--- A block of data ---
***

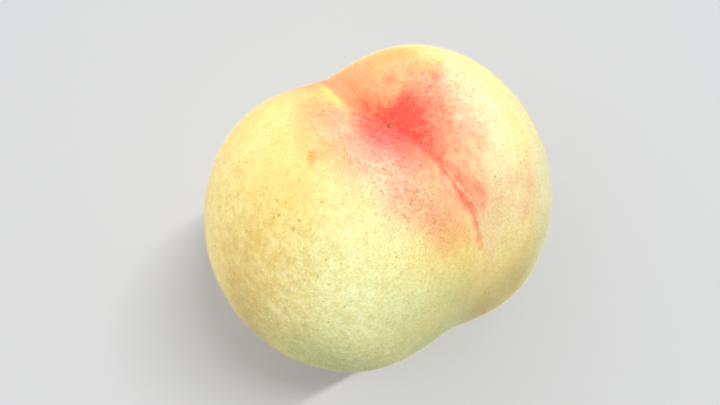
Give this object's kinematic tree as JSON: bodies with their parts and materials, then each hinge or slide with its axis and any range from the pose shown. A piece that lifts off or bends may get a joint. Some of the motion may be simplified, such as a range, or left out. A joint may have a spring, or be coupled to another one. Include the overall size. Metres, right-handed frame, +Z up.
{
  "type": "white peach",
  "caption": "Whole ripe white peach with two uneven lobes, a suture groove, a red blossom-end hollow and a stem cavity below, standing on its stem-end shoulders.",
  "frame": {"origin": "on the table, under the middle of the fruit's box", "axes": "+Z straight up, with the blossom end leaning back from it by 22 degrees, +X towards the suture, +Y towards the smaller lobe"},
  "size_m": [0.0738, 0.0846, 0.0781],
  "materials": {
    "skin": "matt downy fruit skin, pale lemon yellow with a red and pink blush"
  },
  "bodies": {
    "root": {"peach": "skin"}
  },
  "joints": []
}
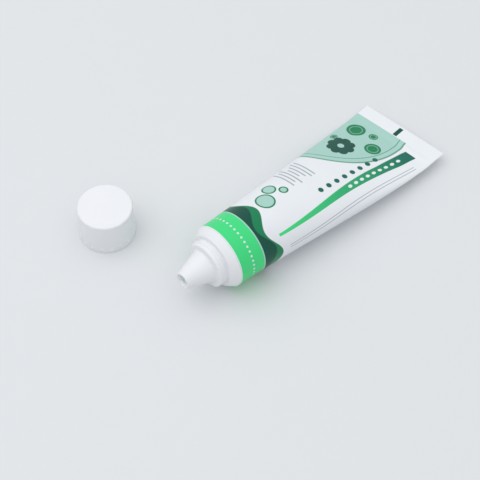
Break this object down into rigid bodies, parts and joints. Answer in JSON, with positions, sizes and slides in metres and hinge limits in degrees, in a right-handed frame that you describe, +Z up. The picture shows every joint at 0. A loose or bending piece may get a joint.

***

--- Given exercise ---
Reproduce the material precisely, including every line.

--- Complete response ---
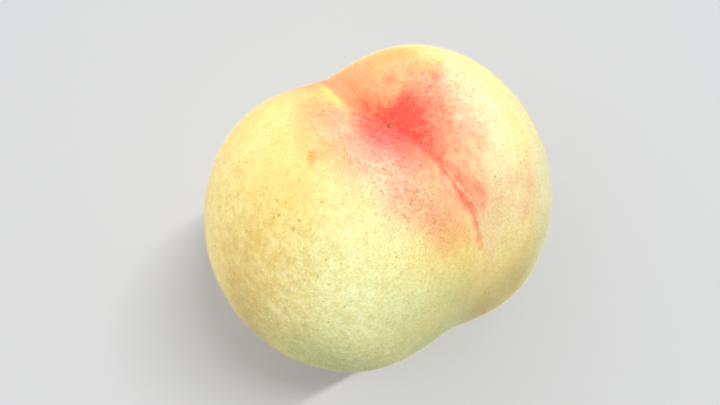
Give this object's kinematic tree as JSON: bodies with their parts and materials, then each hinge or slide with its axis and any range from the pose shown. A piece that lifts off or bends may get a joint. Some of the motion may be simplified, such as a range, or left out. A joint may have a spring, or be coupled to another one. Include the overall size. Metres, right-handed frame, +Z up.
{
  "type": "white peach",
  "caption": "Whole ripe white peach with two uneven lobes, a suture groove, a red blossom-end hollow and a stem cavity below, standing on its stem-end shoulders.",
  "frame": {"origin": "on the table, under the middle of the fruit's box", "axes": "+Z straight up, with the blossom end leaning back from it by 22 degrees, +X towards the suture, +Y towards the smaller lobe"},
  "size_m": [0.0738, 0.0846, 0.0781],
  "materials": {
    "skin": "matt downy fruit skin, pale lemon yellow with a red and pink blush"
  },
  "bodies": {
    "root": {"peach": "skin"}
  },
  "joints": []
}
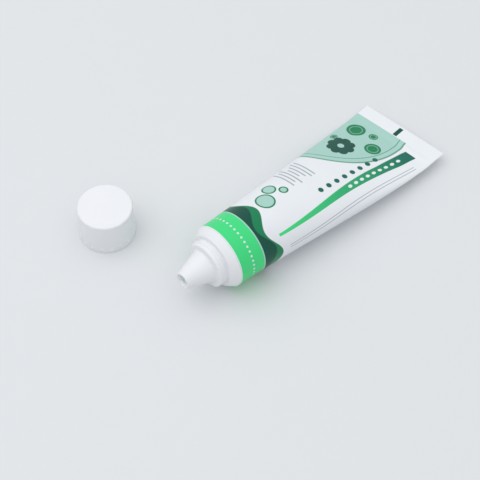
Break this object down into rigid bodies, parts and joints. Answer in JSON, with positions, sizes and slides in metres and hinge limits in degrees, in a right-handed frame that you describe, +Z up. The picture shows every joint at 0. A loose or bending piece may get a joint.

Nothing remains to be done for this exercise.